Note that the All Cap Value Fund benchmarks itself against the Russell 3000 index and the Strategic Opportunities fund benchmarks against the Russell 2500. Most investors, though, will want to compare the Olstein Funds with the standard S&P 500 index.

The Olstein system worked very well for one market crisis, but not for another. The S&P 500 posted negative results for three consecutive years in the wake of the dot-com crisis, while the guru clearly outperformed. However, Olstein was hit hard by the 2008 crisis, harder than the S&P benchmark.

Conclusion

To some extent, the All Cap Value Fund has been a victim of the long bull market that began in 2009. It is harder for value funds to find good deals in a rising market.

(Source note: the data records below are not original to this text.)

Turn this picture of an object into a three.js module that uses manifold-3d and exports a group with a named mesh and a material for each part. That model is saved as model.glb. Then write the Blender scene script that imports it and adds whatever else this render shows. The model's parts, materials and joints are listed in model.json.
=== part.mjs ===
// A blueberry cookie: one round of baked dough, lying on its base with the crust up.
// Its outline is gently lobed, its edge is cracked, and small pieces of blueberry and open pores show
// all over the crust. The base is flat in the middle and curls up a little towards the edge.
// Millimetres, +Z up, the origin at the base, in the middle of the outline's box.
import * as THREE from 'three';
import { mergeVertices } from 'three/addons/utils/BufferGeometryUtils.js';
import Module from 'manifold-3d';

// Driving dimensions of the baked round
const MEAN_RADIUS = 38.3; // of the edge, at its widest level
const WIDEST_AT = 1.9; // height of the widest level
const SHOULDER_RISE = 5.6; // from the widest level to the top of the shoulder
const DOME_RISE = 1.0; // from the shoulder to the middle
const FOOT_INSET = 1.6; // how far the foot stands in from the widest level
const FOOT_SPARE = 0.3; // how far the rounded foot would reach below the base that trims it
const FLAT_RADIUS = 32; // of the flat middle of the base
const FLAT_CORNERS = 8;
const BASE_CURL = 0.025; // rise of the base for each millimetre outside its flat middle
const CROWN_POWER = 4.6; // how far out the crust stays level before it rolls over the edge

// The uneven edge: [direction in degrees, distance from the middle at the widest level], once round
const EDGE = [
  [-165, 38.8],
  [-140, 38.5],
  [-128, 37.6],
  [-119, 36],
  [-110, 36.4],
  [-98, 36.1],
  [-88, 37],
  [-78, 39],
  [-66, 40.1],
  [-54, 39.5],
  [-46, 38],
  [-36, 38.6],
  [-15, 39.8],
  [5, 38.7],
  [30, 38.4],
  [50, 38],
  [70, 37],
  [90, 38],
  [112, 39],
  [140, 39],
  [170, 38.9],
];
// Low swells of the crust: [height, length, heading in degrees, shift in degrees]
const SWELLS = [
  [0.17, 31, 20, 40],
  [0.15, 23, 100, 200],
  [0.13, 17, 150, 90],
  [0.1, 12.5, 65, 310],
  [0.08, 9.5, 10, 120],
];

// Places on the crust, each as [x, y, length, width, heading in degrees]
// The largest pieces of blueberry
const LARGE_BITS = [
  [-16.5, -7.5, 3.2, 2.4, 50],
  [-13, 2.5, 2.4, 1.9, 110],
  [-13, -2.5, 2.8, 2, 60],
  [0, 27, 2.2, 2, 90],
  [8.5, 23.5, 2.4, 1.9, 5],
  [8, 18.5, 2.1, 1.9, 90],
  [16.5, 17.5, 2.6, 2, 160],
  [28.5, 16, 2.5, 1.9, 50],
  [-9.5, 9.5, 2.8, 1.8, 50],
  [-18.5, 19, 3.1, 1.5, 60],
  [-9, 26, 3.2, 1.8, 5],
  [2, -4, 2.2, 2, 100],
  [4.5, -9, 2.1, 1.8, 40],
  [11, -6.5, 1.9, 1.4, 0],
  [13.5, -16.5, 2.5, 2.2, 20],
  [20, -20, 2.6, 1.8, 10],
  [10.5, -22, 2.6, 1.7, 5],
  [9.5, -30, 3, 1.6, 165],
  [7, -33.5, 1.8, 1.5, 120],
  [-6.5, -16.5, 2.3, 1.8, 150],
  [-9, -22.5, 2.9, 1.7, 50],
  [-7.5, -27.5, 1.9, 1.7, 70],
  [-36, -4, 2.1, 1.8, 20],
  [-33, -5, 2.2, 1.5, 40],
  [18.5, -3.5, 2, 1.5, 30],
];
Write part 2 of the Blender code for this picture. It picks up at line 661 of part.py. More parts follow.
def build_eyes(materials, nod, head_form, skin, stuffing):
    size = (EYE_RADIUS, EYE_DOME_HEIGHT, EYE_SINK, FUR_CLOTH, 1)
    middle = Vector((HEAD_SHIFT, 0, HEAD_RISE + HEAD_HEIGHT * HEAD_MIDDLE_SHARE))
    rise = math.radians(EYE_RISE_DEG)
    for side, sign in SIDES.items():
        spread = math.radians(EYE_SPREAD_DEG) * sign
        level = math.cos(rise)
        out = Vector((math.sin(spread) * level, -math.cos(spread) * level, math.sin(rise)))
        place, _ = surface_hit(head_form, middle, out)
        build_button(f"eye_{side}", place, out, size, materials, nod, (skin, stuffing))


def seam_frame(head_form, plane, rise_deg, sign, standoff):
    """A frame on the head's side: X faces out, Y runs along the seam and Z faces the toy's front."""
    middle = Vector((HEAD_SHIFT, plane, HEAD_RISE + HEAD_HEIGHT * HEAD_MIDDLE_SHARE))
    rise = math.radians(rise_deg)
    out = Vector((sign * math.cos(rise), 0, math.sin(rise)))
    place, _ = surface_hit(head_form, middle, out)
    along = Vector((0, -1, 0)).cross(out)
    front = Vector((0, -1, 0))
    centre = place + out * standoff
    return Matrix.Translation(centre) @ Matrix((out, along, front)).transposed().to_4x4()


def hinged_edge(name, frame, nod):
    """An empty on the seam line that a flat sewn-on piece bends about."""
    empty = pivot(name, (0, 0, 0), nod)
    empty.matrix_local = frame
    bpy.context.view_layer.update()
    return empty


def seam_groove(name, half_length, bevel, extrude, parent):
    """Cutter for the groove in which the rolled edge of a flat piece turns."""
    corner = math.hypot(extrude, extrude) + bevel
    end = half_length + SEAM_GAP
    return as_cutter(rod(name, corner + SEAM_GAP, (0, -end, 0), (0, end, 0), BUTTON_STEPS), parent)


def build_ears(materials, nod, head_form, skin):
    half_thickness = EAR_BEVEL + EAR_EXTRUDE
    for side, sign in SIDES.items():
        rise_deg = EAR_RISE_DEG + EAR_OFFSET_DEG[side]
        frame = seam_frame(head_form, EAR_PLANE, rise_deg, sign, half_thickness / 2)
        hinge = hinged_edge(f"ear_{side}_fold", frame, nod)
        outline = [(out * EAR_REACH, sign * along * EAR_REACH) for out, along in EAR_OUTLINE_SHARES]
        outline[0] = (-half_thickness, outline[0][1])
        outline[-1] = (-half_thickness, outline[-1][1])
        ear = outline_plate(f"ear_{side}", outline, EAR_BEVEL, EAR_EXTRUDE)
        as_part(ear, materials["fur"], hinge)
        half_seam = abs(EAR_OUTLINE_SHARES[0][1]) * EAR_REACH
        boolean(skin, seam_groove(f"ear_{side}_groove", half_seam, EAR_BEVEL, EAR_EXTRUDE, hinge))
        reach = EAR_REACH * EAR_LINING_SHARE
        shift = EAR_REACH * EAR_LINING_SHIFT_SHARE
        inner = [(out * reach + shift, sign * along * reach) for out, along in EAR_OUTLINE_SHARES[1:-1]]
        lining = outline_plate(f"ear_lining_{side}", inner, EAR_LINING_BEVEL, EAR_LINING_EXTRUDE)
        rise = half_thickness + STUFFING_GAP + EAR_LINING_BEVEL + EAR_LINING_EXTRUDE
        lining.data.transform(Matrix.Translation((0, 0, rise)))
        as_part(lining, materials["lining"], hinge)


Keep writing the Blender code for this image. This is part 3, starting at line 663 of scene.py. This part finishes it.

However, the whole point of sophisticated investment strategies is to put alpha on the table and consistently outperform benchmarks like the S&P 500. Olstein and his team have not managed to do so; over the past three years, they have generated an average annual return of just 5.1%; the S&P 500 returned an average annual return of 8.9% in the same period. In 2008, they lost more than the benchmark.

Still, an outstanding year in 2013 — with a return of almost 36.5%Â shows Olstein and his firm still have the right stuff for capital appreciation at least some of the time.

Is Olstein still relevant in 2017? That question remains unanswered, but might move closer to resolution if his firm could deliver more consistent results from year to year.

Disclosure: I do not own shares in any of the firms or funds listed in the article, and do not expect to buy any in the next 72 hours.